[PATCH] drm/i915/selftests: Use preemption timeout on cleanup

Janusz Krzysztofik <janusz.krzysztofik@xxxxxxxxxxxxxxx> · Fri, 13 Dec 2024 19:59:48 +0100

Many selftests call igt_flush_test() on cleanup.  With default preemption
timeout of compute engines raised to 7.5 seconds, hardcoded flush timeout
of 3 seconds is too short.  That results in GPU forcibly wedged and kernel
taineted, then IGT abort triggered.  CI BAT runs loose a part of their
expected coverage.

Calculate the flush timeout based on the longest preemption timeout
currently configured for any engine.  That way, selftest can still report
detected issues as non-critical, and the GPU gets a chance to recover from
preemptible hangs and prepare for fluent execution of next test cases.

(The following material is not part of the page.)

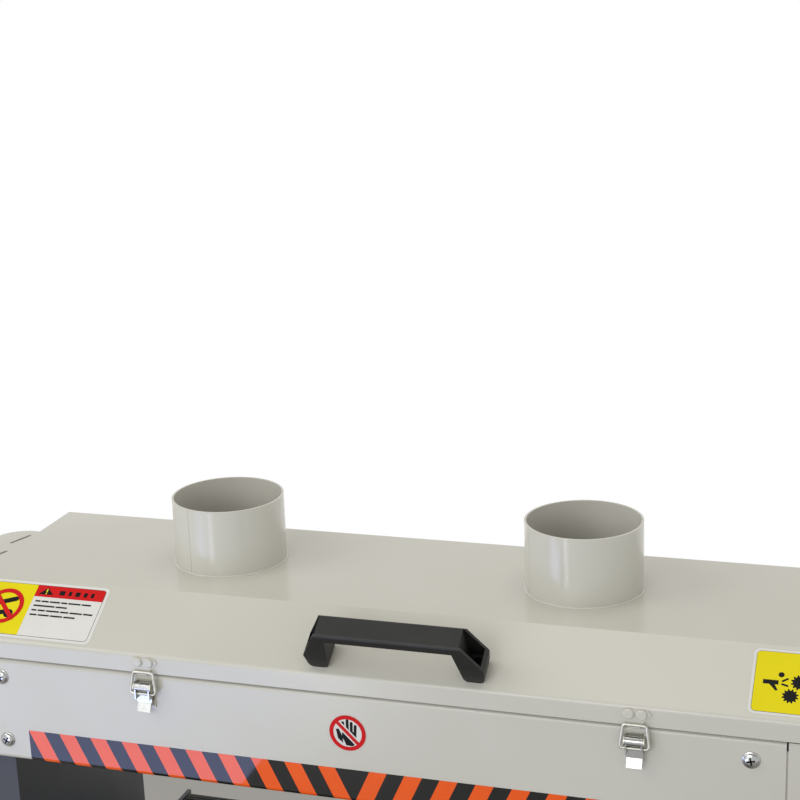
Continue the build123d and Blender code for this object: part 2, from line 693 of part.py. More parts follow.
with BuildPart() as door_lock:
    rod_y(lock_x, (door_y[0] - 12, door_y[0] - 0.3), lock_z, lock_r)
    rod_y(lock_x, (door_y[0] - 1, door_y[1]), lock_z, 6.0)
    block((lock_x - 3, lock_x + 3), (door_y[0] - 18, door_y[0] - 11), (lock_z - lock_r, lock_z + lock_r))
save(door_lock.part, "door_lock")

# ---------------------------------------------------------------- lift: nuts, chain, bevel drive, handwheel
corners = {
    "front_left": (-screw_at[0], -screw_at[1]),
    "front_right": (screw_at[0], -screw_at[1]),
    "back_left": (-screw_at[0], screw_at[1]),
    "back_right": (screw_at[0], screw_at[1]),
}
nut_r, sprocket_t, teeth, tooth_gap_r = 14.0, 6.0, 14, 3.0
housing_r, housing_top = 24.0, nut_z[0] + 9


def sprocket(x, y):
    """A toothed disc at the chain's level."""
    rod_z(x, y, (chain_z - sprocket_t / 2, chain_z + sprocket_t / 2), sprocket_r)
    with Locations((x, y, chain_z)):
        with PolarLocations(sprocket_r + 0.8, teeth):
            Cylinder(tooth_gap_r, sprocket_t + 1, mode=Mode.SUBTRACT)


for name, (x, y) in corners.items():
    with BuildPart() as lift_nut:
        sprocket(x, y)
        rod_z(x, y, nut_z, nut_r)
        rod_z(x, y, (nut_z[0] - 1, nut_z[1] + 1), screw_r + run_fit, Mode.SUBTRACT)
    save(lift_nut.part, f"lift_nut_{name}")

boss_y = stand_y[0] - 14, stand_y[0]
drive_block = 24.0
with BuildPart() as lift_bearings:
    for x, y in corners.values():
        rod_z(x, y, (stand_z[1], housing_top), housing_r)
        rod_z(x, y, (nut_z[0] - 0.3, housing_top + 1), nut_r + run_fit, Mode.SUBTRACT)
        rod_z(x, y, (stand_z[1] - 1, housing_top), screw_r + 3, Mode.SUBTRACT)
    block((-drive_block, drive_block), (drive_y - drive_block, drive_y + drive_block),
          (stand_inner_z[1] - 20, stand_inner_z[1]))
    rod_z(0, drive_y, (stand_inner_z[1] - 21, stand_inner_z[1] + 1), wheel_shaft_r + run_fit, Mode.SUBTRACT)
    rod_y(0, boss_y, wheel_z, 18)
    rod_y(0, (boss_y[0] - 1, boss_y[1] + 1), wheel_z, wheel_shaft_r + run_fit, Mode.SUBTRACT)
save(lift_bearings.part, "lift_bearings")

gear_near, gear_far, gear_relief = 10.0, 20.0, 0.4
gear_half = (gear_near + gear_far) / 2
with BuildPart() as lift_drive:
    sprocket(0, drive_y)
    rod_z(0, drive_y, (wheel_z + gear_near, chain_z + 8), wheel_shaft_r)
    with Locations((0, drive_y, wheel_z + gear_half)):
        Cone(gear_near - gear_relief, gear_far - gear_relief, gear_far - gear_near)
save(lift_drive.part, "lift_drive")


def chain_outline(radius):
    """The tight loop round all five sprockets, drawn at one distance from their middles."""
    with BuildLine() as rounds:
        for x, y in [*corners.values(), (0, drive_y)]:
            CenterArc((x, y), radius, 0, 360)
    make_hull(rounds.edges())


chain_gap, chain_t, chain_w = 0.4, 5.0, 6.0
with BuildPart() as lift_chain:
    with BuildSketch(Plane.XY.offset(chain_z - chain_w / 2)):
        chain_outline(sprocket_r + chain_gap + chain_t)
    extrude(amount=chain_w)
    with BuildSketch(Plane.XY.offset(chain_z - chain_w / 2)):
        chain_outline(sprocket_r + chain_gap)
    extrude(amount=chain_w, mode=Mode.SUBTRACT)
save(lift_chain.part, "lift_chain")

rim_r = 8.0
rim_at = wheel_r - rim_r
wheel_y = stand_y[0] - 40
hub_r, hub_half, spoke_r, spokes = 16.0, 13.0, 5.5, 3
spoke_angle, crank_angle, spindle_r, knob_r = 30.0, 72.0, 3.5, 10.0
crank_at = rim_at * cos(radians(crank_angle)), wheel_z + rim_at * sin(radians(crank_angle))
knob_y = wheel_y - rim_r - 29, wheel_y - rim_r - 2
with BuildPart() as handwheel:
    with BuildSketch(Plane.YZ):
        with Locations((wheel_y, wheel_z + rim_at)):
            Circle(rim_r)
    revolve(axis=Axis((0, wheel_y, wheel_z), (0, 1, 0)))
    rod_y(crank_at[0], (wheel_y - rim_r - 1, wheel_y + rim_r + 1), crank_at[1], rim_r + 1)
    rod_y(crank_at[0], (knob_y[0] - 0.6, wheel_y), crank_at[1], spindle_r)
    for n in range(spokes):
        angle = radians(spoke_angle + n * 360 / spokes)
        with BuildSketch(Plane(origin=(0, wheel_y, wheel_z), z_dir=(cos(angle), 0, sin(angle)))):
            Circle(spoke_r)
        extrude(amount=rim_at)
    rod_y(0, (wheel_y - hub_half, wheel_y + hub_half), wheel_z, hub_r)
    rod_y(0, (wheel_y - hub_half, drive_y - gear_near), wheel_z, wheel_shaft_r)
    with Locations(Location((0, drive_y - gear_half, wheel_z), (90, 0, 0))):
        Cone(gear_near - gear_relief, gear_far - gear_relief, gear_far - gear_near)
save(handwheel.part, "handwheel")

with BuildPart() as crank_knob:
    rod_y(crank_at[0], knob_y, crank_at[1], knob_r)
    fillet(crank_knob.edges().filter_by(GeomType.CIRCLE), 2.5)
    rod_y(crank_at[0], (knob_y[0] - 1, knob_y[1] + 1), crank_at[1], spindle_r + run_fit, Mode.SUBTRACT)
save(crank_knob.part, "crank_knob")

# ---------------------------------------------------------------- conveyor table
rail_reach = conveyor_half - 8
cross_half_w, cross_h, cross_gap = 20.0, 24.0, 6.4
cross_top = roller_z - roller_r - belt_gap - belt_t - cross_gap
cross_z = cross_top - cross_h, cross_top
rail_z = cross_z[0], belt_top_z - belt_t + 0.5
platen_t = 4.0
platen_top = belt_top_z - belt_t - belt_gap
platen_half_y = roller_y - roller_r - 5
with BuildPart() as table_frame:
    for side in (-1, 1):
        block(span(side, rail_in, rail_out), (-rail_reach, rail_reach), rail_z)
        for end in (-1, 1):
            rod_x(span(side, rail_in - 1, rail_out + 1), end * roller_y, roller_z,
                  roller_axle_r + run_fit, Mode.SUBTRACT)
    for end in (-1, 1):
        middle = end * screw_at[1]
        block((-rail_in, rail_in), (middle - cross_half_w, middle + cross_half_w), cross_z)
        block((-rail_in, rail_in), (middle - cross_half_w + 3, middle + cross_half_w - 3),
              (cross_z[0] + 6, cross_z[1] + 1), Mode.SUBTRACT)
    block((-rail_in, rail_in), (-platen_half_y, platen_half_y), (platen_top - platen_t, platen_top))
save(table_frame.part, "table_frame")

with BuildPart() as lift_screws:
    for x, y in corners.values():
        rod_z(x, y, (screw_low_z, cross_z[0]), screw_r)
        rod_z(x, y, (cross_z[0] - 6, cross_z[0]), 2 * screw_r)
save(lift_screws.part, "lift_screws")


def conveyor_loop(radius, mode=Mode.ADD):
    """The belt's path round both rollers, at one distance from their axles."""
    with Locations((0, roller_z)):
        SlotCenterToCenter(2 * roller_y, 2 * radius, mode=mode)


with BuildPart() as conveyor_belt:
    with BuildSketch(Plane.YZ.offset(-belt_half)):
        conveyor_loop(roller_r + belt_gap + belt_t)
        conveyor_loop(roller_r + belt_gap, Mode.SUBTRACT)
    extrude(amount=2 * belt_half)
save(conveyor_belt.part, "conveyor_belt")

gearbox_x, gear_motor_x = (rail_out, 350.0), (350.0, 424.0)
axle_out = 8.0
with BuildPart() as drive_roller:
    rod_x((-belt_half + 1, belt_half - 1), -roller_y, roller_z, roller_r)
    rod_x((-rail_out - axle_out, gearbox_x[1] - 12), -roller_y, roller_z, roller_axle_r)
save(drive_roller.part, "drive_roller")

with BuildPart() as idler_roller:
    rod_x((-belt_half + 1, belt_half - 1), roller_y, roller_z, roller_r)
    rod_x((-rail_out - axle_out, rail_out + axle_out), roller_y, roller_z, roller_axle_r)
save(idler_roller.part, "idler_roller")

with BuildPart() as conveyor_motor:
    block(gearbox_x, (-roller_y - 25, -roller_y + 25), (roller_z - 26, roller_z + 26))
    rod_x(gear_motor_x, -roller_y, roller_z, 26)
    rod_x((rail_out - 1, gearbox_x[1] - 11), -roller_y, roller_z, roller_axle_r + run_fit, Mode.SUBTRACT)
save(conveyor_motor.part, "conveyor_motor")

# ---------------------------------------------------------------- sprung pressure rollers
press_names = {"front": press_y[0], "back": press_y[1]}
yoke_z = press_z + press_r + 5, press_z + press_r + 13
lug_x, yoke_half_w = (319.0, 325.0), 6.5
guide_x, guide_pin_r, guide_arm_z = 336.0, 5.0, (yoke_z[1] + 10, yoke_z[1] + 18)
with BuildPart() as press_guides:
    for y in press_y:
        for side in (-1, 1):
            block(span(side, guide_x - 8, end_in), (y - yoke_half_w, y + yoke_half_w), guide_arm_z)
            rod_z(side * guide_x, y, (yoke_z[0] - 4, guide_arm_z[0]), guide_pin_r)
            rod_z(side * guide_x, y, (yoke_z[0] - 4, yoke_z[0] - 0.4), guide_pin_r + 3)
save(press_guides.part, "press_guides")

for name, y in press_names.items():
    with BuildPart() as press_yoke:
        block((-guide_x - 10, guide_x + 10), (y - yoke_half_w, y + yoke_half_w), yoke_z)
        for side in (-1, 1):
            block(span(side, *lug_x), (y - yoke_half_w, y + yoke_half_w), (press_z - 10, yoke_z[0]))
            rod_x(span(side, lug_x[0] - 1, lug_x[1] + 1), y, press_z, press_axle_r + run_fit, Mode.SUBTRACT)
            rod_z(side * guide_x, y, (yoke_z[0] - 1, yoke_z[1] + 1), guide_pin_r + run_fit, Mode.SUBTRACT)
    save(press_yoke.part, f"press_yoke_{name}")

    with BuildPart() as press_roller:
        rod_x((-lug_x[0] + 3, lug_x[0] - 3), y, press_z, press_r)
        rod_x((-lug_x[1] - 2, lug_x[1] + 2), y, press_z, press_axle_r)
    save(press_roller.part, f"press_roller_{name}")

# ---------------------------------------------------------------- controls on the right end
box_y, box_wall = (-66.0, 64.0), 3.0
box_z = head_z[1] - 245.5, head_z[1] - 20.5
box_mid = (frame_half + half_reach) / 2
stop_z, start_z, knob_z = box_z[1] - 38, box_z[1] - 96, box_z[1] - 150
stop_stem_r, stop_head_r, start_r, dial_r = 9.0, 19.0, 11.0, 16.0
press_in = 5.0, 3.0  # travel of the stop and the start button
button_gap = 0.1
with BuildPart() as control_box:
    block((frame_half, half_reach), box_y, box_z)
    fillet(control_box.edges().filter_by(Axis.Z).group_by(Axis.X)[-1], 6)
    block((frame_half - 1, half_reach - box_wall), (box_y[0] + box_wall, box_y[1] - box_wall),
          (box_z[0] + box_wall, box_z[1] - box_wall), Mode.SUBTRACT)
    for z, radius in ((stop_z, stop_stem_r), (start_z, start_r), (knob_z, 4)):
        rod_y(box_mid, (box_y[0] - 1, box_y[0] + box_wall + 1), z, radius + button_gap, Mode.SUBTRACT)
save(control_box.part, "control_box")

with BuildPart() as stop_button:
    rod_y(box_mid, (box_y[0] - 16, box_y[0] + box_wall + 6), stop_z, stop_stem_r)
    rod_y(box_mid, (box_y[0] - 28, box_y[0] - 16), stop_z, stop_head_r)
    fillet(stop_button.edges().filter_by(GeomType.CIRCLE).group_by(Axis.Y)[0], 4)
save(stop_button.part, "stop_button")

with BuildPart() as start_button:
    rod_y(box_mid, (box_y[0] - 7, box_y[0] + box_wall + 6), start_z, start_r)
    fillet(start_button.edges().filter_by(GeomType.CIRCLE).group_by(Axis.Y)[0], 1.2)
save(start_button.part, "start_button")

with BuildPart() as speed_knob:
    rod_y(box_mid, (box_y[0] - 18, box_y[0] - 1), knob_z, dial_r)
    fillet(speed_knob.edges().filter_by(GeomType.CIRCLE).group_by(Axis.Y)[0], 1.5)
    block((box_mid - 1, box_mid + 1), (box_y[0] - 19, box_y[0] - 15), (knob_z, knob_z + dial_r - 2),
          Mode.SUBTRACT)
    rod_y(box_mid, (box_y[0] - 2, box_y[0] + box_wall + 4), knob_z, 4)
save(speed_knob.part, "speed_knob")
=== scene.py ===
# %% [markdown]
# # Drum sander
# The machine's structure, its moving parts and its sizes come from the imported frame. This notebook adds
# what a maker would see on the real one: the finishes, and the small pieces that the frame leaves plain,
# such as tape, labels, chain links, springs and screw heads. All lengths are in metres.

# %% Load the frame
from math import atan2, cos, hypot, pi, radians, sin, tau

import bmesh
import bpy
from mathutils import Matrix, Vector


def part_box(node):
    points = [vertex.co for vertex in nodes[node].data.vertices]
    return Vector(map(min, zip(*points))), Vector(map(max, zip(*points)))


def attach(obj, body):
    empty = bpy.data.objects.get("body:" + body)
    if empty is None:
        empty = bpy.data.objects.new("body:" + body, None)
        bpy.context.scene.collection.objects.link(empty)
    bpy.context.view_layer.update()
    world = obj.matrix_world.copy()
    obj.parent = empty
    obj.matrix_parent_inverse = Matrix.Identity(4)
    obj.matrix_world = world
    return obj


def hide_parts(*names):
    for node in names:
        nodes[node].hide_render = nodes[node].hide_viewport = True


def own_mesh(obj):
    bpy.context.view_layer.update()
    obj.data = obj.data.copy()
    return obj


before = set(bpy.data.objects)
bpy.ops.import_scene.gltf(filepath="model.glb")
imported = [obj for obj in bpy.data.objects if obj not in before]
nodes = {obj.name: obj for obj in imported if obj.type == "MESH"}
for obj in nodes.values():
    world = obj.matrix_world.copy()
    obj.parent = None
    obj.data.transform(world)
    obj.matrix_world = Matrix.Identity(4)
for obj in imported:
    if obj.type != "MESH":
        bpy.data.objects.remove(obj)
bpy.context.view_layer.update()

# %% [markdown]
# ## Units and places
# A maker measures in millimetres, so one value turns them to metres. Places are read from the frame's
# nodes, so a piece sits where the part that carries it is.

# %% Units and corners of the nodes
MM = 0.001


def low(node):
    """The lowest corner of a node."""
    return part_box(node)[0]


def high(node):
    """The highest corner of a node."""
    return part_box(node)[1]


def middle(node):
    """The centre of a node's box."""
    return (low(node) + high(node)) / 2


print("hood spans", [round(v / MM) for v in high("hood") - low("hood")], "mm")

# %% [markdown]
# ## The camera
# The machine is seen from the front right, from a little above the hood, with a long lens, so that its
# edges stay close to parallel. The camera's own axes are worked out from its turn, its dip and a slight
# roll, which is how a tripod head is set.

# %% Camera
camera_place = Vector((0.4444, -1.2493, 1.6013))
turn, dip, roll = radians(18.37), radians(15.42), radians(2.18)
forward = Vector((-sin(turn) * cos(dip), cos(turn) * cos(dip), -sin(dip)))
level_right = Vector((cos(turn), sin(turn), 0))
level_down = forward.cross(level_right)
right = level_right * cos(roll) + level_down * sin(roll)
down = level_down * cos(roll) - level_right * sin(roll)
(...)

Link: https://gitlab.freedesktop.org/drm/i915/kernel/-/issues/12061
Signed-off-by: Janusz Krzysztofik <janusz.krzysztofik@xxxxxxxxxxxxxxx>
---
 drivers/gpu/drm/i915/selftests/igt_flush_test.c | 11 ++++++++++-
 1 file changed, 10 insertions(+), 1 deletion(-)

diff --git a/drivers/gpu/drm/i915/selftests/igt_flush_test.c b/drivers/gpu/drm/i915/selftests/igt_flush_test.c
index 29110abb4fe05..d4b216065f2eb 100644
--- a/drivers/gpu/drm/i915/selftests/igt_flush_test.c
+++ b/drivers/gpu/drm/i915/selftests/igt_flush_test.c
@@ -19,12 +19,21 @@ int igt_flush_test(struct drm_i915_private *i915)
 	int ret = 0;
 
 	for_each_gt(gt, i915, i) {
+		struct intel_engine_cs *engine;
+		unsigned long timeout_ms = 0;
+		unsigned int id;
+
 		if (intel_gt_is_wedged(gt))
 			ret = -EIO;
 
+		for_each_engine(engine, gt, id) {
+			if (engine->props.preempt_timeout_ms > timeout_ms)
+				timeout_ms = engine->props.preempt_timeout_ms;
+		}
+
 		cond_resched();
 
-		if (intel_gt_wait_for_idle(gt, HZ * 3) == -ETIME) {
+		if (intel_gt_wait_for_idle(gt, HZ * timeout_ms / 500) == -ETIME) {
 			pr_err("%pS timed out, cancelling all further testing.\n",
 			       __builtin_return_address(0));
 
-- 
2.47.1